GEM: i'd like to visit japan too. havent really considered the phillipines, it might be a little out of the way for me to go there. it all depends though, plans can change from day to day, so if i get the urge, well, i just might find myself there.

alex: haha, i just looked up news articles about the 12 apostles.. you're right, one of the collapsed! man, too bad i wasn't there to see it.

jack: Oz and NZ ate up a lo of money. southeast asia is pretty cheap. i really couldn't tell you how much i've spent... i'd have to ask my mom for that information :)

Posted by: markyiin at July 5, 2005 09:24 AM

LOL. Your story reminds minds me about an old joke, not 100% related to you but good for all 9-5ers: Once upon a time, there was a little sparrow who hated to fly south for the winter. He dreaded the thought of leaving his home so much that he decided to delay the journey until the last possible minute. After bidding a fond farewell to all his sparrow friends, he went back to his nest and stayed for an additional four weeks. Finally, the weather turned so bitterly cold that he could delay no longer.

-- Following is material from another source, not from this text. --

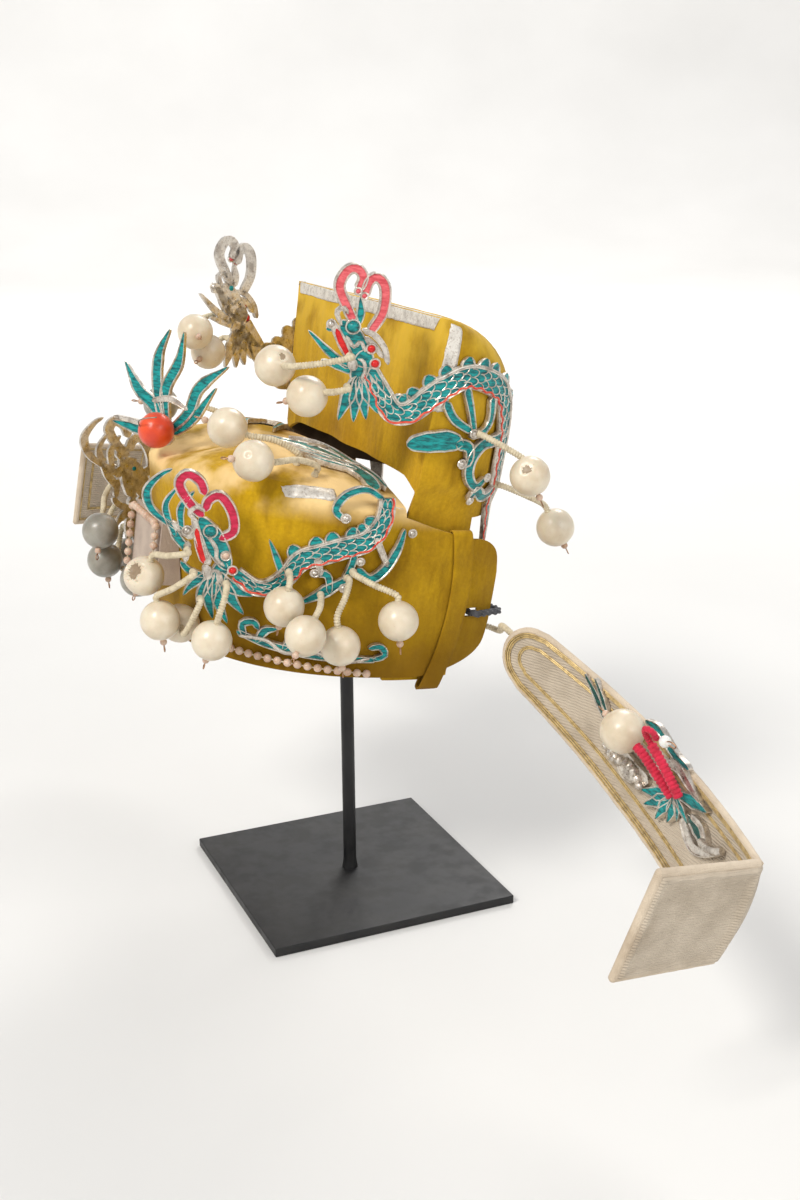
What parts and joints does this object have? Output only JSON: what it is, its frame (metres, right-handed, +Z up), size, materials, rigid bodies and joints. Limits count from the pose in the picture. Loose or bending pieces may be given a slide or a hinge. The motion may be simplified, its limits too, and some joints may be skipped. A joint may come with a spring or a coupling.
{
  "type": "chinese opera headdress on a display stand",
  "caption": "Stage headdress with a domed cap, a taller open-backed crown, relief dragons, pearls on wrapped stems and two folded felt wings, held up by a plain plate-and-post stand.",
  "frame": {"origin": "centre of the underside of the stand's plate", "axes": "+Z up, the headdress faces -Y, the wearer's left is +X"},
  "size_m": [0.6335, 0.2403, 0.3834],
  "materials": {
    "black_steel": "satin black paint",
    "suede": "yellow-ochre suede, faded on the dome",
    "enamelled_metal": "turquoise enamel with raised silver edges",
    "pearl": "warm cream pearl lacquer",
    "fire_red": "orange-red lacquer",
    "felt": "cream felt with gold cord edging",
    "wrapped_cord": "cream thread wound over wire",
    "charcoal_cord": "charcoal cotton cord",
    "brow_cloth": "faded beige cloth over card"
  },
  "bodies": {
    "root": {"stand_base": "black_steel", "stand_post": "black_steel", "front_cap": "suede", "rear_crown": "suede", "loop_strap_left": "suede", "loop_strap_right": "suede", "tie_cord": "charcoal_cord", "forehead_plate": "brow_cloth", "forehead_beads": "pearl", "rim_beads_left": "pearl", "rim_beads_right": "pearl", "flame_leaves": "enamelled_metal", "fire_ball": "fire_red", "front_dragon_left": "enamelled_metal", "front_dragon_right": "enamelled_metal", "front_dragon_tail_left": "enamelled_metal", "front_dragon_tail_right": "enamelled_metal", "rear_dragon_left": "enamelled_metal", "rear_dragon_right": "enamelled_metal", "rim_trim_left": "enamelled_metal", "rim_trim_right": "enamelled_metal", "pearl_brow_high_left": "pearl", "pearl_brow_high_right": "pearl", "pearl_brow_low_left": "pearl", "pearl_brow_low_right": "pearl", "pearl_chin_left": "pearl", "pearl_chin_right": "pearl", "pearl_temple_left": "pearl", "pearl_temple_right": "pearl", "pearl_cheek_left": "pearl", "pearl_cheek_right": "pearl", "pearl_ear_left": "pearl", "pearl_ear_right": "pearl", "pearl_nape_left": "pearl", "pearl_nape_right": "pearl", "pearl_throat_left": "pearl", "pearl_throat_right": "pearl", "pearl_dome_side_left": "pearl", "pearl_dome_side_right": "pearl", "pearl_dome_top_left": "pearl", "pearl_mouth_high_left": "pearl", "pearl_mouth_high_right": "pearl", "pearl_mouth_low_left": "pearl", "pearl_mouth_low_right": "pearl", "pearl_claw_high_left": "pearl", "pearl_claw_high_right": "pearl", "pearl_claw_low_left": "pearl", "pearl_claw_low_right": "pearl", "wing_left": "felt", "wing_right": "felt", "wing_stem_left": "wrapped_cord", "wing_stem_right": "wrapped_cord", "wing_dragon_left": "enamelled_metal", "wing_dragon_right": "enamelled_metal", "wing_pearl_left": "pearl", "wing_pearl_right": "pearl"}
  },
  "joints": []
}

As the little sparrow took off and started to fly south, it began to rain. In a short time, ice began to form on his little wings. Almost dead from cold and exhaustion, he fell to earth in a barnyard. As he was breathing what he thought was his last breath, a horse walked out of the barn and proceeded to cover the little bird with manure. At first, the little sparrow could think of nothing except that this is a terrible way to die. But, as the manure started to sink into his feathers, it warmed him and life began to return to his body. He also found that he had enough room to breathe. Suddenly, the little sparrow was so happy that he started to sing. At that moment a large cat came into the barnyard, and hearing the chirping of the little bird, begun digging into the pile of manure to find out where the sound was coming from. The cat finally uncovered the little sparrow and eats him.

Now, this story contains three morals:
1. Not everyone who unloads on you is your enemy.
2. Not everyone who takes the load off you is your friend.
3. When you are warm and comfortable, even if it
is in a pile of manure, KEEP YOUR MOUTH SHUT!

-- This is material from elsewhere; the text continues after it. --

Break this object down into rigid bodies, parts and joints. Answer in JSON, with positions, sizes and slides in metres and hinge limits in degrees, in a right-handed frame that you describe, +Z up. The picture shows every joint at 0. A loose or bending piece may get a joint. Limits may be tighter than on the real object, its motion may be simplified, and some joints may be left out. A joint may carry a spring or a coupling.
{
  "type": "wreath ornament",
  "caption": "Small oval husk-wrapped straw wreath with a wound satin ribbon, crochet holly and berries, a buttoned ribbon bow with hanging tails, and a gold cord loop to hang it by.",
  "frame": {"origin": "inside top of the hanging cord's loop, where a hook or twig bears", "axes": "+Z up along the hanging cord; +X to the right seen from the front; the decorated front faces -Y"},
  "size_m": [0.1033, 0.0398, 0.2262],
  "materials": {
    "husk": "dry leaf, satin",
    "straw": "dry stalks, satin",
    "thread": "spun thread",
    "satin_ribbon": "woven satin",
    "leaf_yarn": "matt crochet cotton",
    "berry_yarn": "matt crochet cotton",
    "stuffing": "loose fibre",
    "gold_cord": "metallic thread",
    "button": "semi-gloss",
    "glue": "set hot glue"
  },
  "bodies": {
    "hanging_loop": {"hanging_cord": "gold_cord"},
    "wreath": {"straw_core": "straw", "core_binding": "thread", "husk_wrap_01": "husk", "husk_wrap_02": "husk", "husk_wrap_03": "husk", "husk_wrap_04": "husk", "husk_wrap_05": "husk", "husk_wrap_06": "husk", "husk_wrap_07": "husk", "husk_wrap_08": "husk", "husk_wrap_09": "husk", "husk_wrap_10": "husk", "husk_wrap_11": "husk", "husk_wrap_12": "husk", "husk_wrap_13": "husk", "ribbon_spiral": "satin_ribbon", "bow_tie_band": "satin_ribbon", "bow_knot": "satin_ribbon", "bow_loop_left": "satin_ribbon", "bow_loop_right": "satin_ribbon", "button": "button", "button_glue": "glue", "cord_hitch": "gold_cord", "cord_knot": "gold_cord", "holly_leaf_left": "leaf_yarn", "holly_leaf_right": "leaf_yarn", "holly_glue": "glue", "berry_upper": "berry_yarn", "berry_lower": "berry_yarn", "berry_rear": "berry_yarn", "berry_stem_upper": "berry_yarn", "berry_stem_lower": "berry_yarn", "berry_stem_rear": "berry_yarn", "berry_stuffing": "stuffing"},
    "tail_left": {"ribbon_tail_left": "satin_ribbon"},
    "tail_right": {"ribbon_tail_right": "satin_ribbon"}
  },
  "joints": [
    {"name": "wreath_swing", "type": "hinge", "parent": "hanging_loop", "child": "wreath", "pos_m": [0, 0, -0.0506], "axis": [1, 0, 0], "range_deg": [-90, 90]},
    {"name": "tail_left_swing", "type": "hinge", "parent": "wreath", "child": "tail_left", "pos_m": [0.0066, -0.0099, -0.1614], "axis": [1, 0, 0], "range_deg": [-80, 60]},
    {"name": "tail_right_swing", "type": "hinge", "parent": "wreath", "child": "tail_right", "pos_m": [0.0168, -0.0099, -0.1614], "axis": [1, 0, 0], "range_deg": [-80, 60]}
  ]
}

Posted by: mojess at July 5, 2005 12:26 PM

Ha ha! At least they didn't refuse you entrance after all that!

Mojess: good story, but seems that sparrow wouldn't have had any trouble at all if he hadn't procrastinated! ;)

Posted by: Lisa at July 5, 2005 03:55 PM

I guess muay thai is much more engrossing when you have some money on the line! I saw your mention about how worthless the Lonely Planet guidebook was for Thailand... do you have any recommendations for New Zealand? I want to get started soon on my trip planning.

Posted by: bada bing at July 6, 2005 12:31 AM

change of plans. i WILL get to cambodia and vietnam. maybe next week.

ray: bangkok is pretty dirty, but not the worst i've been in. in my opinion, jakarta was worse. a top ten would definately make a nice entry.. sometime near the end of my trip, i'll definately compile a list!

jon: those lizards were 4 feet long at least!

bada bing: if you're going to new zealand, i found the Rough Guide a worthwhile guidebook to have. then again, new zealand is geared towards tourism so much, you may not even need a guidebook.

Posted by: markyiin at July 6, 2005 02:01 AM

I kept reading 1000 baht and thinking it was a ton of money, but it's $24 or so... but then I read at the dept. of labor that they're average income is less than 1000 baht... how can some of them even afford to go at 250 baht?

Posted by: jim at July 6, 2005 09:30 AM

Cambodia, w000000000000000t!!! :) So excited for those photos

Posted by: Justin at July 6, 2005 02:03 PM

forgot to ask you earlier, did you bring pikachu with you or did you leave him at home? :p

Posted by: Siuwah at July 6, 2005 11:47 PM

I sure am bored at work lately ...

Hope all's well!

Posted by: Lisa at July 8, 2005 12:34 PM

I wish I could've seen a match...I heard it can go on for hours!

Posted by: blueginger at July 10, 2005 01:49 PM

You haven't posted in quite a few days, I realize you probably have limited time and limited access to computers but I get worried for ya! Hope everything is OK :)

Posted by: Justin at July 10, 2005 04:07 PM

Haha great story, too bad you got caught


hey the cost of living in Thailand is pretty low, so it's possible to work 1-2 months in the U.S., then live off that in Thailand for the rest of the year.

Posted by: Steve (L.A) at July 12, 2005 01:16 AM

WHERE ARE YOU, MARK?!??!

Posted by: tree at July 12, 2005 10:35 AM

sorry for the delays.

updates to continue in a couple days.

Posted by: markyiin at July 13, 2005 02:53 AM

heh, not so worried about the delays as much as your welfare, glad to hear you are still doing well :)

Posted by: Justin at July 13, 2005 01:39 PM

glad your ok mark!

Posted by: matt at July 14, 2005 01:03 PM

tell us a story mark. we like it when you tell us stories.

Posted by: Siuwah at July 15, 2005 11:23 PM

Still no updates. Are you done with this thing? I guess it can be work to keep this thing updated when your bussy traveling the world.